Soulignons enfin que la présente monographie n’est pas un assemblage de conclusions plus ou moins isolées. C’est en raccourci le résultat d’une attentive observation, faite sur une vaste documentation, patiemment rassemblée depuis 1936. Les morceaux complets ou fragmentaires dictés par plus de 20 Aèdes et Rhapsodes sont en tout 176. L’on peut regretter la perte irrémédiable de 42 Poèmes, dont certains jouissaient, dans un passé très rapproché de nous, d’une grande célébrité. Leurs uniques dépositaires avaient disparu, ces dernières années, sans en léguer le texte à quelque déclamateur que l’on sache.

 

13° Comment interpréter les Poèmes Dynastiques.

Comme on s’en rendra compte à la lecture des morceaux dont nous présentons la traduction, nos Aèdes sont plutôt sobres au point de vue de l’Histoire. Ils sont, par état, louangeurs de la Dynastie et du Roi qui la représente. N’attendons d’eux, dès lors, ni l’exposition bilatérale des événements, ni quelque parole en faveur ou à la louange de ceux qui s’opposent au Roi. Leur fonction est d’exalter ce dernier et ses ascendants ; d’en dire du bien et rien que d’eux seuls et de leurs fidèles collaborateurs. De fulminer les malheurs que le régnant, à l’exemple de ses prédécesseurs, infligera à ses ennemis (ses adversaires politiques) et aux pays étrangers. C’est donc incidemment qu’ils nous fournissent quelques renseignements historiques.

Ajoutons de suite que cette sobriété, involontaire dans un sens, rend justement précieux leur témoignage. Ils ne « posent » pas en organes de l’Histoire : on les surprend dans ce rôle, « parlant de la prose sans le savoir ». Ils sont sans doute partiaux, mais c’est mieux que s’ils n’étaient rien du tout ; et à la rigueur un monographiste pourrait s’en contenter !

Pour interpréter fructueusement le fond historique de leurs compositions, il faut toujours démêler deux épisodes :

  1. a) l’événement d’actualité qui inspire l’Aède, et dont il est témoin oculaire ;

bla tradition qu’il reprend en abrégé, sous diverses formes, la puisant à différentes sources antérieures. Ce témoignage auriculaire sera, de toute évidence, moins précieux que le premier.

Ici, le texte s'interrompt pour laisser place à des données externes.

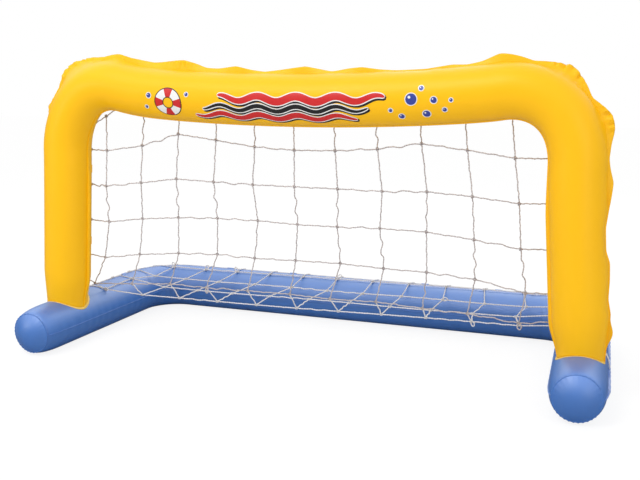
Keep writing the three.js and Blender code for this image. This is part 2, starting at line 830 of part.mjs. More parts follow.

Il ne sera toutefois pas facile de connaître toujours, par le Poème seul, cet événement qui inspire l’Aède. Il faut alors recourir aux traditions orales concernant le règne sous lequel il fut composé. Il arrive souvent, en effet, surtout pour les morceaux très anciens, que le compositeur relate un événement de son temps, mais dont on ne trouve plus trace dans la Chronique des Mémorialistes. Comme les Bisigo sont des labyrinthes de figures, de tels morceaux restent en partie énigmatiques, faute de clef nécessaire. Il en est de même lorsqu’il y est question de noms de lieux, situés dans des régions inconnues de nous. Ainsi donc une certaine connaissance d’Histoire et de Géographie locales est une clef parfois indispensable pour interpréter maintes figures sous lesquelles l’Aède a «voilé» sa pensée.

 

14° Témoignage qu’il faut conserver intact.

Ces élucubrations poétiques, quelques plates flatteries qu’elles sembleraient être en maints passages, présentent un aspect digne d’admiration au point de vue ethnographique, linguistique, historique et littéraire. Tout travail intellectuel effectué par des Primitifs illettrés, comporte souvent, sinon toujours, une valeur documentaire dont le rejet en bloc constituerait une espèce de Vandalisme que ni les Ethnologues, ni surtout les indigènes de l’avenir, ne sauraient facilement pardonner. On serait mal venu, semble-t-il, de corriger ces Poèmes, en vue d’en présenter le contenu traditionnel dans un vase plus avenant, mieux adapté à la mentalité actuelle. De telles manipulations n’en feraient-elles pas disparaître le côté justement précieux qu’est la fraîcheur de l’imagination du Primitif, dénuée de toute influence de la critique occidentale ?

Le lecteur est du reste suffisamment éclairé pour apprécier chaque chose à sa juste valeur. C’est pourquoi quiconque s’intéresse à pareilles matières du passé, surtout concernant des régions encore peu connues, devrait avoir, avant tout, la seule préoccupation de livrer un document authentique, qui permette de contrôler l’interprétation subjective qu’il y aurait apposée. Ce faisant d’ailleurs, il se serait borné à son véritable rôle, et partant se serait mis dans les meilleures conditions lui permettant de faire un travail durable. De la sorte il se rendrait utile, non seulement aux spécialistes étrangers, toujours en quête de recherches documentaires gardant leur valeur objective en toute occurrence, mais encore aux futurs historiens de la région. Les gros ouvrages de ces derniers, en effet, ne devraient être qu’une harmonieuse analyse de solides monographies ayant trait aux diverses activités, institutions et traditions tant familiales que sociales du peuple étudié.